Jul 9, 2018
Qualcomm products mentioned within this post are offered by Qualcomm Technologies, Inc. and/or its subsidiaries.
Artificial intelligence (AI) is increasingly enriching our lives in seamless ways, from superior photography and enhanced security to more natural user interfaces (UIs). At Qualcomm AI Research, power efficiency and personalization are core research areas since both are essential elements for making next-gen intelligent user experiences ubiquitous. In this post, I will focus on why on-device AI is required for a virtual assistant, with special emphasis on personalization being a major differentiation between today’s virtual assistants and a true personal assistant.
Transformative voice UIs are increasingly being powered by AI
Voice is the transformative user interface (UI) we’ve been waiting for since it provides a natural way to interact with devices hands-free. Advanced voice UIs are being designed to be always-on, conversational, personalized, and private so that we can have productive and natural conversations. Voice UI is proliferating across product categories, from smartphones and smart speakers to XR headsets and automotive.
There are many components required for the end-to-end voice UI experience (Figure 1). The voice UI sequence of events starts with the voice signal acquisition from the microphone(s), followed by speech pre-processing, voice activation, speech recognition, natural language understanding and finally speech synthesis where the device responds to you. As you can see, there are many steps and the process is complex.
Why is voice UI becoming so popular now? Machine learning has recently ignited the voice UI revolution as machine speech recognition approaches 95%, roughly the same as human accuracy. Below the human accuracy threshold, the user experience significantly degrades since the interface is no longer conversational, productive, or natural. Interestingly enough, machine learning techniques can be applied to just about all the voice UI components ꟷ more about this later.
On-device voice UI is key
The AI that is powering key voice UI components, such as automatic speech recognition and natural language processing, has traditionally run in the cloud due to computing, storage, and power constraints. However, on-device processing provides unique benefits, such as much faster response, increased reliability, and better privacy protection. For privacy in particular, people want to own their data and have a choice whether it is being processed or stored in the cloud. As a result, the trend is toward more processing on the device to complement the cloud capabilities. The key challenge is to run the complex voice UI functionality within the power and thermal envelope of a mobile device.

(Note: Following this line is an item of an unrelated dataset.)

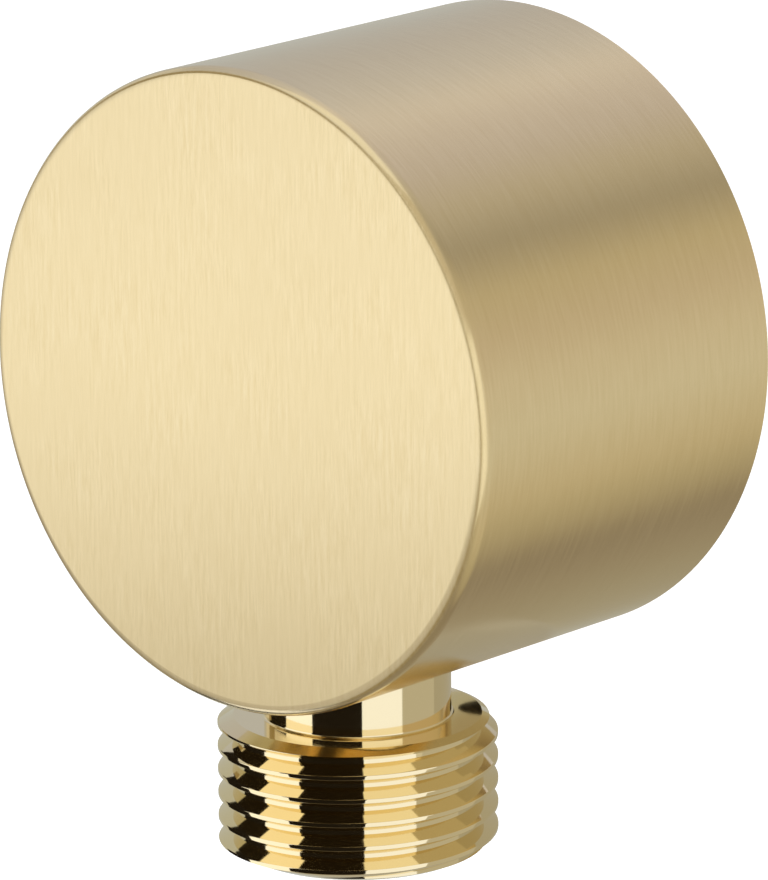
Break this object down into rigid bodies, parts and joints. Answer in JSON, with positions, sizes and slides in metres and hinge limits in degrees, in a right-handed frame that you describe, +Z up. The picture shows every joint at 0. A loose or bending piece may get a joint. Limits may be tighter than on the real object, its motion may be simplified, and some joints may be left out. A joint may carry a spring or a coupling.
{
  "type": "shower wall outlet elbow",
  "caption": "Round solid brass wall outlet elbow: a satin body slips over a wall connector and carries a polished male pipe thread below for a shower hose.",
  "frame": {"origin": "on the axis of the inlet, in the plane of the wall that the body's back face lies on", "axes": "+Y into the wall along the inlet, +Z up, -Z along the outlet towards the hose"},
  "size_m": [0.048, 0.0454, 0.0614],
  "materials": {
    "satin_brass": "satin brushed, vertical grain on the face and grain round the side",
    "polished_brass": "polished",
    "raw_brass": "plain turned",
    "rubber": "matt black",
    "stainless_steel": "plain",
    "grey_plastic": "moulded",
    "white_plastic": "moulded"
  },
  "bodies": {
    "fitting": {"body": "satin_brass", "wall_gasket": "rubber", "grub_screw": "stainless_steel", "wall_connector": "raw_brass", "connector_o_ring_front": "rubber", "connector_o_ring_rear": "rubber", "outlet_nipple": "polished_brass", "nipple_o_ring": "rubber", "valve_seat": "grey_plastic", "valve_o_ring": "rubber", "valve_cage": "white_plastic", "valve_spring": "stainless_steel"},
    "poppet": {"valve_poppet": "white_plastic", "poppet_seal": "rubber"}
  },
  "joints": [
    {"name": "valve_lift", "type": "slide", "parent": "fitting", "child": "poppet", "axis": [0, -1, 0], "range_m": [0, 0.0026], "stiffness_N_per_m": 100, "springref_m": -0.001, "deforming": ["valve_spring"]}
  ]
}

Let me walk through a couple examples of how we are addressing this challenge and applying low-power on-device AI to components of the voice UI — tune into my webinar for more details.
- Speech denoising takes noisy speech as input and outputs clean speech, which is especially essential in noisy environments. Qualcomm AI Research is developing a deep learning model for denoising, which provides significant improvements in performance over traditional methods, and is so efficient that it even works within the processing, storage, power, and thermal constraints of a hearing aide.
- Automatic speech recognition transcribes voice to text. Testing shows that deep learning can give state-of-the-art accuracy on a mobile device. Qualcomm AI Research has trained a deep learning acoustic model to adapt to each user’s accent and environment, adding personalization.
On-device voice UI is already a reality. Qualcomm AI Research has implemented the entire end-to-end voice UI processing on the device, and at CES 2018 showcased the experience through a smart home demo. The demo achieved >95% on-device intent accuracy for domain specific command sets when adapted to accent and environmental condition.
A true virtual assistant — adding personalization
A true virtual assistant is a “digital me” sitting on the device. It does personal profiling and learns preferences over time to act as a digital assistant that really knows you. Contextual intelligence is required for personalization and can be achieved by fusing multiple on-device sensor inputs, such as mics, camera, and accelerometers, as well as other on-device and off-device data (Figure 3).
The big payoff from this enhanced personalization is that it brings us closer to a true personal assistant that is both responsive and proactive. It would not only be able to provide customized answers when asked questions, but it would also automatically make decisions and start conversations without prompting based on contextual analysis.
For this level of personalization, Qualcomm AI Research is researching an on-device “AI agent” that continuously learns personal knowledge from all available sensor inputs in order to take intuitive actions. The AI agent includes key functionality like contextual fusion and learning that ultimately allows for personalized responses that enrich our lives. Initial research is showing promising results for on-device personalization. I’m excited to see how personalization will enhance everyday experiences not just for personal assistants but for broadly enriching our lives. This technology will truly transform industries and enable our customers to innovate.